ACM-SIGDA

 

Nanotechnology: Opportunities and Challenges


Will Nanotechnology Change the Way We Design and Verify Systems?

Keynote Panel Discussion of ICCAD-2001

 

Introductory Remarks

Moderator: Andreas Kuehlman - Cadence Berkeley Labs, Berkeley, CA

 

Introductory Remarks by Panelists

Robert W. Dutton - Stanford Univ., Stanford, CA

Paul Franzon - North Carolina State Univ., Raleigh, NC

Seth C. Goldstein - Carnegie Mellon Univ., Pittsburgh, PA

Philip Kuekes - Hewlett-Packard Labs., Palo Alto, CA

Eric Parker - Zyvex, Richardson, TX

Thomas N. Theis - IBM Corp., TJ Watson Research Ctr., Yorktown Heights, NY

 

Panel Discussion

Moderator: Andreas Kuehlman - Cadence Berkeley Labs, Berkeley, CA

Abstract: During the past few decades advances in semiconductor technology have had only modest implications for the design and verification of integrated systems.

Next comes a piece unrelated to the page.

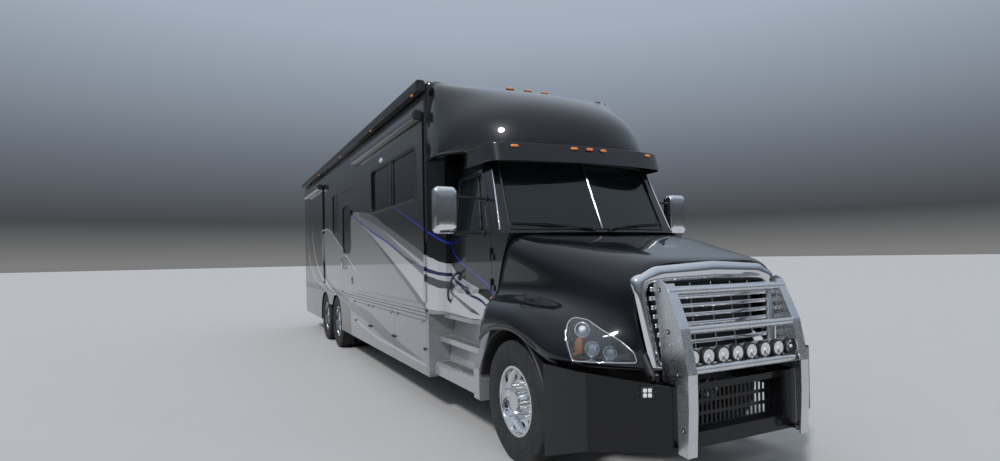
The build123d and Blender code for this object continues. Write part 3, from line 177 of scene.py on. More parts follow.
def box(x, y, z, bevel=0.0):
    """A box between the pairs x, y and z whose Z edges and rims are cut back by the bevel."""
    low = np.minimum(*np.array([x, y, z], float).T)
    high = np.maximum(*np.array([x, y, z], float).T)
    b = bevel
    corners = []
    for level, inset in ((low[2], b), (low[2] + b, 0), (high[2] - b, 0), (high[2], b)):
        x0, x1, y0, y1 = low[0] + inset, high[0] - inset, low[1] + inset, high[1] - inset
        corners += [(x0 + b, y0, level), (x1 - b, y0, level), (x1, y0 + b, level),
                    (x1, y1 - b, level), (x1 - b, y1, level), (x0 + b, y1, level),
                    (x0, y1 - b, level), (x0, y0 + b, level)]
    faces = [tuple(row) for row in grid_faces(4, 8, close_columns=True)]
    faces += [tuple(range(8))[::-1], tuple(range(24, 32))]
    return np.array(corners), faces


# %% [markdown]
# ## Finishes
# Each finish is a small tree of nodes on object coordinates, so a pattern stays put when a door
# moves. The dark paint is nearly black with a deep clear coat and a faint ripple, as sprayed
# paint has. Metals differ by how rough they are, and rubber and plastic by their grain.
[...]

While "deep-submicron" effects created new challenges for guaranteeing electrical integrity and necessitated the bundling of traditionally separated design steps such as logic synthesis and physical layout, the general integrated circuit design flow did not change. But what will happen when semiconductor technology hits the wall? Which of the currently futuristic nanotechnologies will step in and how will they change the way we design and verify systems? Will we just replace the implementation of the NAND-gate and D-flipflop and then do business as usual? Or do these technologies force us to abandon convenient hierarchical modeling of electrical, logical, and system levels? The panel will discuss the exciting opportunities of nanotechnologies and their implication for the design and verification of future systems.